--- start ---

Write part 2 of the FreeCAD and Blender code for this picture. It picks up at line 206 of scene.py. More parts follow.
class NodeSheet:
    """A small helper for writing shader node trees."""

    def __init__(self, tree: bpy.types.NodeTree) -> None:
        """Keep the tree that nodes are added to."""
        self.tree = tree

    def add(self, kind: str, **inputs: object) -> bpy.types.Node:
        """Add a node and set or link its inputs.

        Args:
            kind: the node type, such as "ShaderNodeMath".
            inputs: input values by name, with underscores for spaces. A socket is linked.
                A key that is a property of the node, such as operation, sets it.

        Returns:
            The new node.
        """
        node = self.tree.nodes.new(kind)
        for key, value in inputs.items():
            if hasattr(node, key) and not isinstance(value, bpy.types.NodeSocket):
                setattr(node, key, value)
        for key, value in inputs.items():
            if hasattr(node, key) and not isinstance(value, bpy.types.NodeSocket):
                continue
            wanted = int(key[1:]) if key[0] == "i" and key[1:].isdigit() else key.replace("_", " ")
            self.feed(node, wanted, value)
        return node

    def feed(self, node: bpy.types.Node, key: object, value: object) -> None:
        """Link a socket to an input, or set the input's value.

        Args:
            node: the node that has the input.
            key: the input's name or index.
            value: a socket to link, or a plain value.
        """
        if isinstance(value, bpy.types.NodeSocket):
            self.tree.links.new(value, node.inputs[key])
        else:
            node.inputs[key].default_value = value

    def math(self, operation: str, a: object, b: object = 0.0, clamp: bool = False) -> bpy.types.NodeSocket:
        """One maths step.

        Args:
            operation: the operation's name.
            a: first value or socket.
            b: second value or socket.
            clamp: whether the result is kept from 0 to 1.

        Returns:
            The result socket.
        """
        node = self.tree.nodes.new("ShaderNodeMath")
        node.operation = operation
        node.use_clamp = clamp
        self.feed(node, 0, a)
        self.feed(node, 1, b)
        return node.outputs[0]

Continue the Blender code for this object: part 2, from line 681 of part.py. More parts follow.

--- end ---

Up to and including the line with "link its inputs.", repeat the data exactly, starting from its first line; nothing else belongs in the response.

Write part 2 of the FreeCAD and Blender code for this picture. It picks up at line 206 of scene.py. More parts follow.
class NodeSheet:
    """A small helper for writing shader node trees."""

    def __init__(self, tree: bpy.types.NodeTree) -> None:
        """Keep the tree that nodes are added to."""
        self.tree = tree

    def add(self, kind: str, **inputs: object) -> bpy.types.Node:
        """Add a node and set or link its inputs.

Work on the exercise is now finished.